Kaldırımlar Yasaklanmalı mı?
“Sen kimsin?” “Ben...” “Evet?” Sen, teknolojik gelişimleri ruhsal gelişimlerin üstünde tutan insanlığın çocuğusun. Senin ırkın; kadına seçme ve seçilme hakkını ilk benzinli arabanın bulunmasından 8 yıl sonra verdi, ilk buharlı arabadansa 124 sene sonra. Senin ırkın Sokrates’i öldürdü. Senin ırkın katliamlara izin verdi, daha da kötüsü katliamları kendisi yaptı.
IBM iş bilgisayarlarını piyasaya sürdü, aynı senelerde Yuri Gagarin uzaya çıkan ilk insan oldu, Arpanet’in temelleri atıldı, süpersonik uçaklar ve uzun menzilli yolcu uçakları üretildi. Daha sonraları onlarca farklı alanda kullanılacak ilk lazer icat edildi... Bunlardan 4 yıl sonra ise Medeni Haklar Yasası(1964) kabul edildi. Bunları yapan da yine senin ırkındı.
Ama sen bunların hiçbirinin parçası değildin. Sen onlardan biri değildin. İyi de sen kimdin?
Düşenlerden misin, kalkanlardan mı? İlerleyenlerden misin, yerinde duranlardan mı? Savaşanlardan mısın, kaçanlardan mı? Var olanlardan mısın, yok olacaklardan mı? Sen A mısın, yoksa B mi?
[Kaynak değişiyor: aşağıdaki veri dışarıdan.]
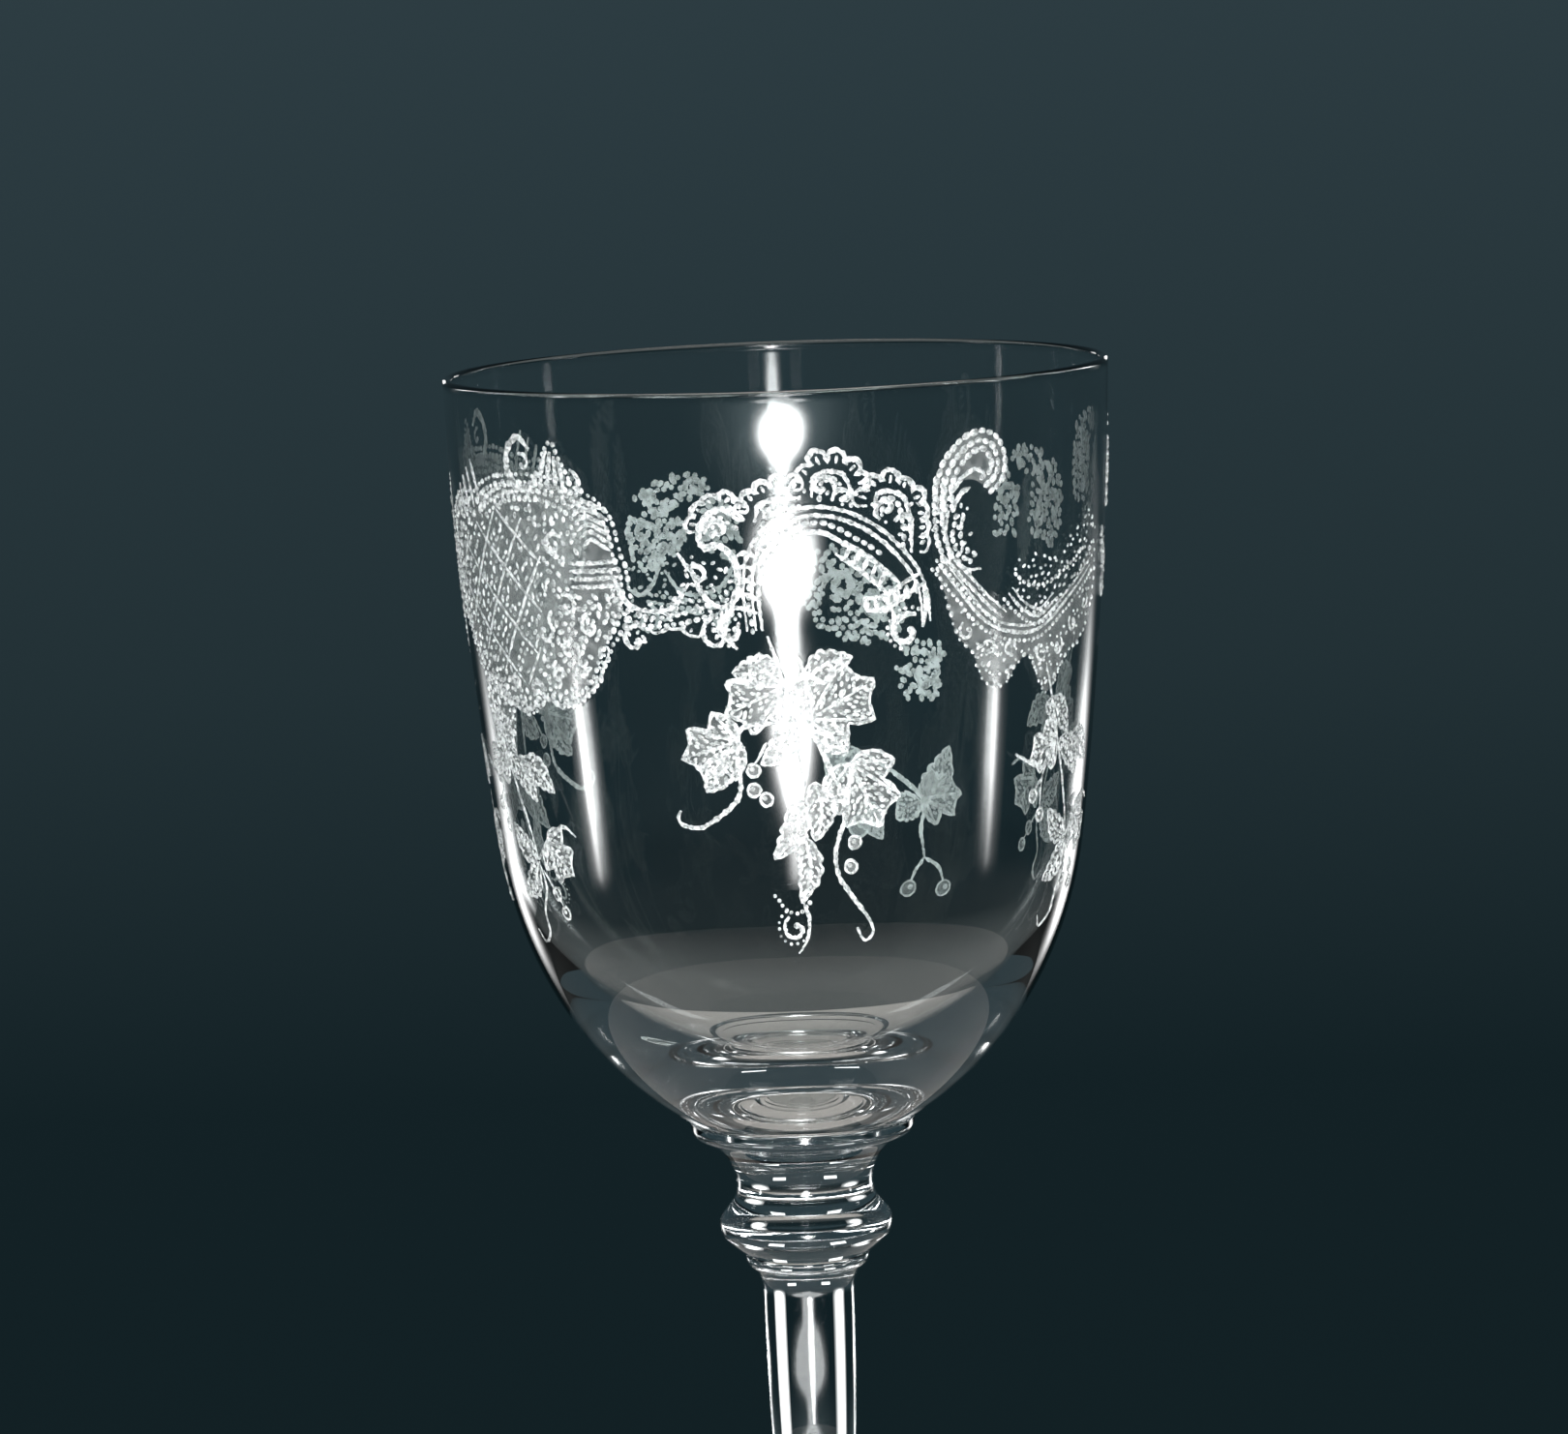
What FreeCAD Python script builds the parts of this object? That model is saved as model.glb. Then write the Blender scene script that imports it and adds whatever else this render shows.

“Bu adrese nasıl gidebilirim?”
Her arayış bir utanç yaratıyor günümüzde, her utanç halsizleştiriyor bizi. Sanki utanması gerekenler bizlermişiz gibi. Geçmişimizde ip atlıyor çocuklar, önümüzse alavere karanlık. Belki sola dönsem karşılaşacağım birileriyle, sağa dönsem mutlak yalnızlık.
Ruhun gelişimi diğer gelişimlerin gerisinde kaldı bu süreçte. Ruh mu yavaştı, onlar mı hızlıydı asla bilemeyiz. Ruha zaten sahibiz diye biraz da hor kullandık. Yine de kim olduğumuzu aramayı asla bırakmadık.
“İlk kez ne zaman anlaşılmış hissettin ki?”
Belki kendini ararken tehlikeli yollar çıktı karşına, bakmak bile istemediğin ara sokaklar. Geçmişten anılar sızdıran rögar kapakları. Atlatman gereken tümsekler... Ve daha niceleri. Hangisinde pes ettin ki?
Hepimiz farklı şeylere inanıyor olabiliriz ama farklılıklara inanmayı yeni öğreniyoruz. Bize yol gösterecek sistemler arıyoruz. Birimiz dini seçiyoruz, birimiz bilimi, başka birimiz başka bir şeyi. Sanki bunlar elimize harita vereceklermiş gibi. Sorun da bu ya zaten, hayatın kullanma kılavuzu yok. Hiçbir sistem sana gitmen gereken yeri söylemiyor, sadece sana güvenli bir alan oluşturuyor. Neye inanırsan inan, neyi kullanırsan kullan hiçbir önemi yok. Sadece sen varsın, gittiğin yol ve yolun üstündeki kaldırımlar.
Neyi seçersek seçelim, hangi sistemi kullanırsak kullanalım sonuç hep aynı olacak. Bir gün bu sınırı aşacağız ve o zaman kaldırımlara değil de yola bakmayı öğreneceğiz. Ama kısa süreliğine de olsa:
“Kara gökler kül rengi bulutlarla kapanık; Evlerin bacasını kolluyor yıldırımlar. İn cin uykuda, yalnız iki yoldaş uyanık; Biri benim, biri de serseri kaldırımlar.” (Kısakürek, 1928)
Peki sen ENTJ misin ESTP mi? 3 müsün 7 mi? LSI mısın ESI mı?